**** SOURCE EXCERPT ****

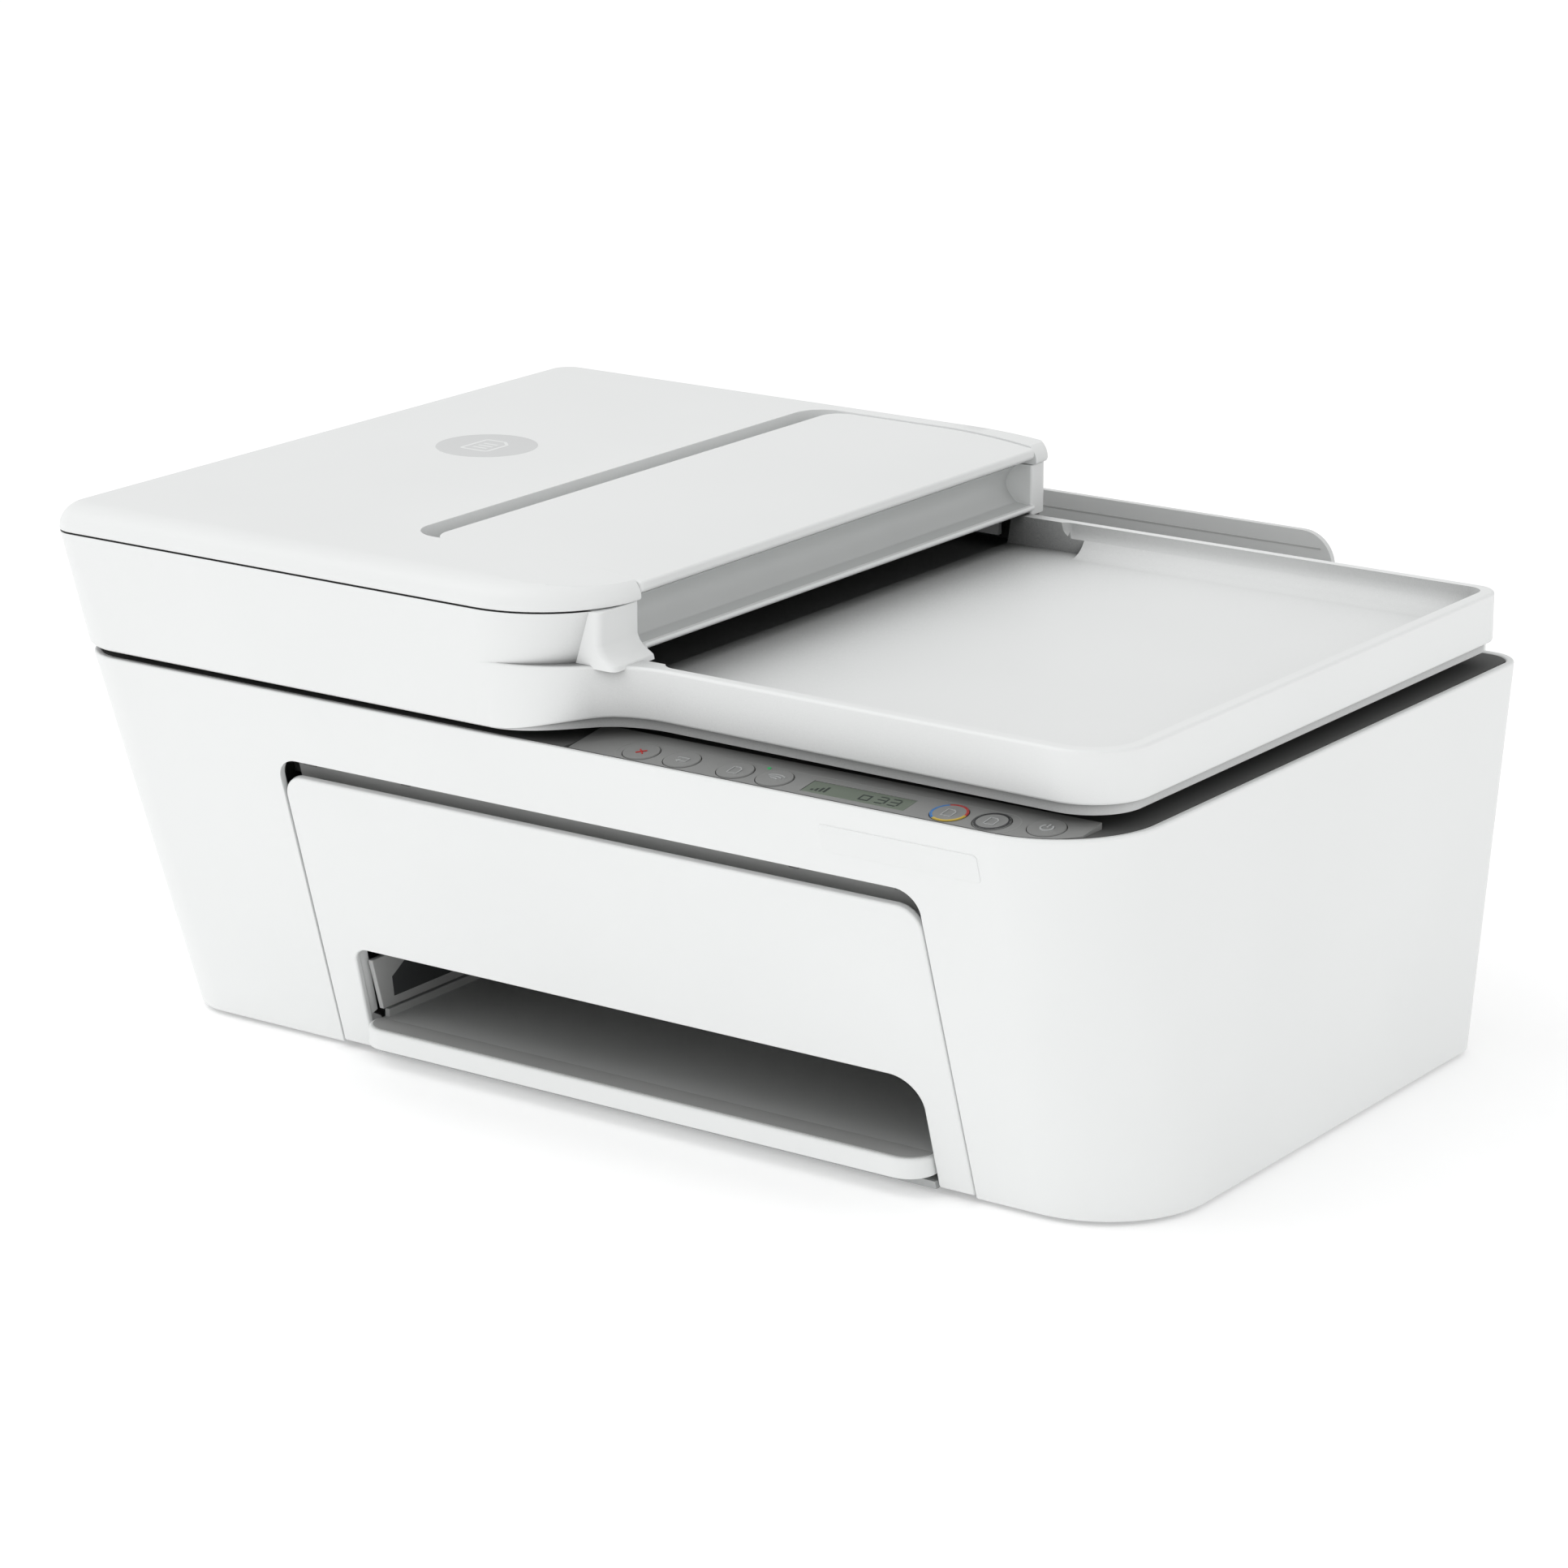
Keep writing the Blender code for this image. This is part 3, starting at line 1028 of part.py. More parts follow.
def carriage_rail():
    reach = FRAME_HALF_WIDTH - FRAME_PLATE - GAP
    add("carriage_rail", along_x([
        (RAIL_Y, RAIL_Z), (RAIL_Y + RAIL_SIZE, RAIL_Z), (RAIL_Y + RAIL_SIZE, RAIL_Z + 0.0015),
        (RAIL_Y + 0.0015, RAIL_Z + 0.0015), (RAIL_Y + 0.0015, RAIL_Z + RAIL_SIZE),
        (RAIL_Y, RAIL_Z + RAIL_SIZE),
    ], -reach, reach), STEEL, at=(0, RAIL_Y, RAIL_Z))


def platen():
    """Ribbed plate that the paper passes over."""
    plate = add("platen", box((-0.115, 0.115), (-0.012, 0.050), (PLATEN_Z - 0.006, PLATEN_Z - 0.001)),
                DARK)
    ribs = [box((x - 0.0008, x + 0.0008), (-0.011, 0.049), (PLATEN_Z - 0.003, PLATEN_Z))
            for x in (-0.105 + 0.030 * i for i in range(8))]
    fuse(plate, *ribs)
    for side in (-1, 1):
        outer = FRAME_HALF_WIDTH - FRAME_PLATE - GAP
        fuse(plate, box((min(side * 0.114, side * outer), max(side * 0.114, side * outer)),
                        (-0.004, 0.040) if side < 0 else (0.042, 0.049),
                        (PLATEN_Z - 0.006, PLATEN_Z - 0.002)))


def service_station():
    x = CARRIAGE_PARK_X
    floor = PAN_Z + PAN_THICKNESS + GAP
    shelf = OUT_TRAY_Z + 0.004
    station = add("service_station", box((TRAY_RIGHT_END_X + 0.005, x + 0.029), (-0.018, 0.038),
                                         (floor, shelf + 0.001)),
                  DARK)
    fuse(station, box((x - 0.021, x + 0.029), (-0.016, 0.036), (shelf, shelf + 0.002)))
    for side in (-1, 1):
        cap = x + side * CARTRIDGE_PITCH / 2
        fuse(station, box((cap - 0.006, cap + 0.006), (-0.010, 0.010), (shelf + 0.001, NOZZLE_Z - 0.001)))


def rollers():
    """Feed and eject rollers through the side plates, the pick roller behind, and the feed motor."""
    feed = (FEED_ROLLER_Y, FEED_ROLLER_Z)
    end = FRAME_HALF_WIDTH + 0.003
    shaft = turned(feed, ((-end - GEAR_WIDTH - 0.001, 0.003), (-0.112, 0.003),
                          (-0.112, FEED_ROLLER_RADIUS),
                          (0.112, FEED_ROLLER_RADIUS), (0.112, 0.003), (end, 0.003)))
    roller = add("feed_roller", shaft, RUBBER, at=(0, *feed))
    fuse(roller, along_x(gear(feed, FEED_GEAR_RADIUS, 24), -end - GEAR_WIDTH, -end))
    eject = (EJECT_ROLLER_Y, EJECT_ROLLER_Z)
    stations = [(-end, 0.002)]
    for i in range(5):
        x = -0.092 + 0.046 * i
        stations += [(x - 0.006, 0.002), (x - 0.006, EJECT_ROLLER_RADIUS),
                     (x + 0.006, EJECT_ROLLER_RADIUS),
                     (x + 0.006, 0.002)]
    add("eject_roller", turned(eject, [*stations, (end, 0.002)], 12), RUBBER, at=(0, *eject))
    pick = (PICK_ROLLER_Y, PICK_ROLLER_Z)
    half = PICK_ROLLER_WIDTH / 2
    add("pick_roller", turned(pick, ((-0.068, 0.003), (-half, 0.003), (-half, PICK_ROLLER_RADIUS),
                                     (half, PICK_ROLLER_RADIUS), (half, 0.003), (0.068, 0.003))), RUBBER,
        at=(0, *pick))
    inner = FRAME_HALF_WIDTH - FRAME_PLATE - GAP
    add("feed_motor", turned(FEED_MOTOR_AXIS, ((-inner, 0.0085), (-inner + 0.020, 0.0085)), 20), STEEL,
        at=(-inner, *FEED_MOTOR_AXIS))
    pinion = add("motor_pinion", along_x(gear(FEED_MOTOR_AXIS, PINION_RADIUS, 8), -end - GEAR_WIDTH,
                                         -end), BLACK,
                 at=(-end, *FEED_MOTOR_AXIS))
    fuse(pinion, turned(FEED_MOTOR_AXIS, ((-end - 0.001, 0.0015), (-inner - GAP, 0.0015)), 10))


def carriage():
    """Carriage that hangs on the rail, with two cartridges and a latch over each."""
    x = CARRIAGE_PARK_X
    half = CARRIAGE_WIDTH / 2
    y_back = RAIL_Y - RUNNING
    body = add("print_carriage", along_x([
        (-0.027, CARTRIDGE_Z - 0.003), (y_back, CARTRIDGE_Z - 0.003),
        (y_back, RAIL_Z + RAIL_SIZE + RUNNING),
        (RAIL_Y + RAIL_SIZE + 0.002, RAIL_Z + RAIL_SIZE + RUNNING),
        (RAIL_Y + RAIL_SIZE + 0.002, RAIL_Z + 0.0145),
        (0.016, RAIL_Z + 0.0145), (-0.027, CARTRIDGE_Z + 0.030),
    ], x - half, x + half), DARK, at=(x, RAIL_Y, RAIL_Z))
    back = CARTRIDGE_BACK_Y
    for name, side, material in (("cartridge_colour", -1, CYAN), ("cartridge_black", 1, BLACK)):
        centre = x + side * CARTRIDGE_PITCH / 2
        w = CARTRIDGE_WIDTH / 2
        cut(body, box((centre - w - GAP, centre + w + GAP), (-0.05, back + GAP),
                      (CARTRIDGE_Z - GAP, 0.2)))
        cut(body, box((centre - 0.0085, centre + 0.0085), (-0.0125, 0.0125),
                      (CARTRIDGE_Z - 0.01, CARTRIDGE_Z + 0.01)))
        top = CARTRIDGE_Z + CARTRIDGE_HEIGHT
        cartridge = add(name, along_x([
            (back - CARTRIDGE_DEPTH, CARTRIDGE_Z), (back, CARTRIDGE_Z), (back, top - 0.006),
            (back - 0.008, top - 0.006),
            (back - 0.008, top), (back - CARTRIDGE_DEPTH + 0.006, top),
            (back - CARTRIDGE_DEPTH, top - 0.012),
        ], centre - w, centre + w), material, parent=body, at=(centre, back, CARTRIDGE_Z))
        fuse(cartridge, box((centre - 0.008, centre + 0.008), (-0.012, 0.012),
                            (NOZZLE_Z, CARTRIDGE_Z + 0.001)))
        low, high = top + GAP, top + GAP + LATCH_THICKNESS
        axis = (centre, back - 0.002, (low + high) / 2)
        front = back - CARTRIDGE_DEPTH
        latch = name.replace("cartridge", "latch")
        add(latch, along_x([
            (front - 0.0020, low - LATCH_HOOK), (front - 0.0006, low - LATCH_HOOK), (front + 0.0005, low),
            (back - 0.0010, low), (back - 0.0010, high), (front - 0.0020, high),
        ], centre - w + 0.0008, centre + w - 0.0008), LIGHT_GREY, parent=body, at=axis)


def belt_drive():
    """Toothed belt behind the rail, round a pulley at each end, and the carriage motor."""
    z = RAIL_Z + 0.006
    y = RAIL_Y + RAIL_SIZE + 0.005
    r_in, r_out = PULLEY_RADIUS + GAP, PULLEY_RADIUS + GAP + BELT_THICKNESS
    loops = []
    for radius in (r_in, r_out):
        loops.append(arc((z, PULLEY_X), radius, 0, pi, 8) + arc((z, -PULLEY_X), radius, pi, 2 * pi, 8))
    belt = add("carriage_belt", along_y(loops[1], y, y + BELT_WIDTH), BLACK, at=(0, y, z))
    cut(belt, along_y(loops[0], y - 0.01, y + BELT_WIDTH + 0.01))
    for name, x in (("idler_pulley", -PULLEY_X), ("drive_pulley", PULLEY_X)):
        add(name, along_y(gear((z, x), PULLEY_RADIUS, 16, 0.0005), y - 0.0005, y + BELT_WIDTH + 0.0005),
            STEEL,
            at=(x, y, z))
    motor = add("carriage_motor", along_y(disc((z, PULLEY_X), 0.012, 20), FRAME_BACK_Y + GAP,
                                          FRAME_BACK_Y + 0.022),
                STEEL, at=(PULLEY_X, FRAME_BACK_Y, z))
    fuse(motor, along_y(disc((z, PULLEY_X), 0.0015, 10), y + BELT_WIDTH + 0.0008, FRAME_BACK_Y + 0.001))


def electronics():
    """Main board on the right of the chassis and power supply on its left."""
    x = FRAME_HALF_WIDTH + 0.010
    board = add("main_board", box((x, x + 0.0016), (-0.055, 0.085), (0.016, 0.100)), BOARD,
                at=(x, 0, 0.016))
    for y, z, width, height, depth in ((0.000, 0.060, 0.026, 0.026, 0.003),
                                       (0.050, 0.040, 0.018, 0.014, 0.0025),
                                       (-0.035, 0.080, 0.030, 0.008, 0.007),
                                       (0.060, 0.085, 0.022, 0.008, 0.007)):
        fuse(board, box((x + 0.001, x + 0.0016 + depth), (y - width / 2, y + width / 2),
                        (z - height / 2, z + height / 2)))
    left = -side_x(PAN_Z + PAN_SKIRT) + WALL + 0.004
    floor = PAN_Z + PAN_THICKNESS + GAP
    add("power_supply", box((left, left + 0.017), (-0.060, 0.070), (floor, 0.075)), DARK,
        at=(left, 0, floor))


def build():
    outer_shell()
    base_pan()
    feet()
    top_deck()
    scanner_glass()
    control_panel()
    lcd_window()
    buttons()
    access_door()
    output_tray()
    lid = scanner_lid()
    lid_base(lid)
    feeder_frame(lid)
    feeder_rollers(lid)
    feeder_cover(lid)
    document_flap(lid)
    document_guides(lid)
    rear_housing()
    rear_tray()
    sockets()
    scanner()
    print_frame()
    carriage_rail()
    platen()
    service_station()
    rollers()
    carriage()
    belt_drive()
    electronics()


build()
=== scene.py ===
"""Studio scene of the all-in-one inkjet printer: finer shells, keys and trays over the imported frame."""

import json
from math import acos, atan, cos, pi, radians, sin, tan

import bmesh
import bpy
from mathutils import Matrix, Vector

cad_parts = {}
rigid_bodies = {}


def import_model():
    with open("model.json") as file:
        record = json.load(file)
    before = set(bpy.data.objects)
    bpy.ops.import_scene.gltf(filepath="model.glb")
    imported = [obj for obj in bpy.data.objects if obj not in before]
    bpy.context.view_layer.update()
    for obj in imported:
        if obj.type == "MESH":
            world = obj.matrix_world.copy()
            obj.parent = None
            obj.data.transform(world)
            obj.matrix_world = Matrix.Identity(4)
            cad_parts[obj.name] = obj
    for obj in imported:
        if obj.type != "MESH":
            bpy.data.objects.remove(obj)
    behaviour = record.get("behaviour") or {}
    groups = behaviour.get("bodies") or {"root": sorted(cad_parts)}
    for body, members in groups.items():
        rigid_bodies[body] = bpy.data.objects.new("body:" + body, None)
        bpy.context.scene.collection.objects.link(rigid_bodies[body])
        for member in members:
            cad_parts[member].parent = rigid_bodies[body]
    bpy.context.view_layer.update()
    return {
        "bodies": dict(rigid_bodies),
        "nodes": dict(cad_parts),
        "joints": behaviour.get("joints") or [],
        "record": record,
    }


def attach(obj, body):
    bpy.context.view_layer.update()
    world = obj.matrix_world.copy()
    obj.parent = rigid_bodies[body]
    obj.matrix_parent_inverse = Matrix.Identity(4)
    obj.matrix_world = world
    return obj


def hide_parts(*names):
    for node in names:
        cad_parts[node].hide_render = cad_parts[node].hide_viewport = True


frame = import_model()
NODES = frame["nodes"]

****

INSTRUCTIONS TO FOLLOW: Everything from the line that contains "lcd_window()" to the line that contains "bpy.data.objects.remove(obj)" must be transcribed exactly, both end lines included.

RESULT FOR THIS TASK:
    lcd_window()
    buttons()
    access_door()
    output_tray()
    lid = scanner_lid()
    lid_base(lid)
    feeder_frame(lid)
    feeder_rollers(lid)
    feeder_cover(lid)
    document_flap(lid)
    document_guides(lid)
    rear_housing()
    rear_tray()
    sockets()
    scanner()
    print_frame()
    carriage_rail()
    platen()
    service_station()
    rollers()
    carriage()
    belt_drive()
    electronics()


build()
=== scene.py ===
"""Studio scene of the all-in-one inkjet printer: finer shells, keys and trays over the imported frame."""

import json
from math import acos, atan, cos, pi, radians, sin, tan

import bmesh
import bpy
from mathutils import Matrix, Vector

cad_parts = {}
rigid_bodies = {}


def import_model():
    with open("model.json") as file:
        record = json.load(file)
    before = set(bpy.data.objects)
    bpy.ops.import_scene.gltf(filepath="model.glb")
    imported = [obj for obj in bpy.data.objects if obj not in before]
    bpy.context.view_layer.update()
    for obj in imported:
        if obj.type == "MESH":
            world = obj.matrix_world.copy()
            obj.parent = None
            obj.data.transform(world)
            obj.matrix_world = Matrix.Identity(4)
            cad_parts[obj.name] = obj
    for obj in imported:
        if obj.type != "MESH":
            bpy.data.objects.remove(obj)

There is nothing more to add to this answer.